Прочитал генерал-лейтенант Попов аттестацию и говорит: «Все правильно?» — «Да, — отвечаю я, — все! Очень благодарен за хорошую аттестацию!» — «А теперь слушайте вывод Высшей Аттестационной комиссии (ВАК) при Министерстве обороны: «Должности не соответствует».
Эти слова меня ударили как обухом по голове. Я не поверил своим ушам.
«Да, вывод именно таков, он не соответствует содержанию аттестации, но мы обсуждать его не будем, идите в отдел кадров Академии».
Прибежал я в отдел кадров. Спрашиваю: «Что я должен делать в связи с таким выводом ВАК?» — «Вы уже выведены за штат. Вот ваш послужной список, идите в Управление кадров Советской армии к генералу Голикову и там получите новое назначение».

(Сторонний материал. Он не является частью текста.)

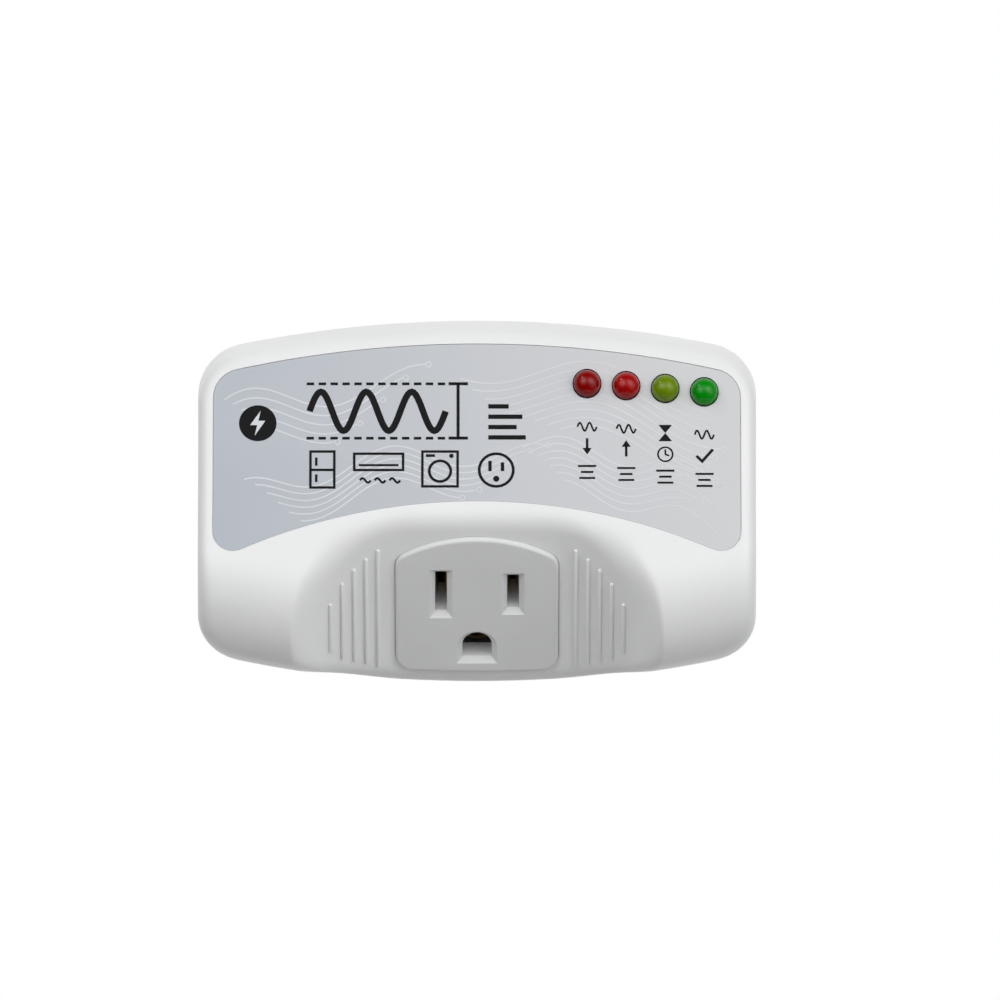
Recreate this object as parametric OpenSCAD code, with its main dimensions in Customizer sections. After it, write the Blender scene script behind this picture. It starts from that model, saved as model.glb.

Беру запечатанный послужной список и еду в Управление кадров Советской армии. Здесь уже Голиков меня не принял, я ходил по различным кабинетам полковников и генералов. Каждый со мной разговаривал, куда-то звонил, о чем-то справлялся и направлял в другой кабинет. В итоге мне выдали на руки опечатанный послужной список и предложили самому ездить по военным учреждениям и наниматься на работу. Это был первый беспрецедентный случай, когда офицеру Советской армии предлагалось самому наниматься на работу. Взял я свой список и думаю: куда же поехать? Естественно, нужно было ехать к друзьям, знакомым, которые меня хорошо знали. Вспомнил, что в Дипломатической Академии работает мой товарищ по работе в Разведупре Савченко Николай Петрович. В то время его хотел демобилизовать Голиков, но я, вопреки ему, оставил Савченко в первом отделе. Савченко, конечно, знал мою роль в этом деле, и я надеялся, что он поможет мне в трудную минуту. Но ничего не вышло. Савченко встретил меня приветливо, обещал все устроить, но на другой день, явившись к 11 часам к нему, я узнал, что начальник Академии сказал, что «соответствующие органы» не разрешают принимать меня на работу. Он звонил в ЦК, и оттуда ответили, что факт пребывания в плену — позор для коммуниста. Так вторично факт пребывания в плену сыграл со мной трагическую шутку. Что делать? Вспомнил я про своего друга Мишу Шарохина, бывшего старосту учебной группы в Академии Генштаба, где я был парторгом, и поехал к нему.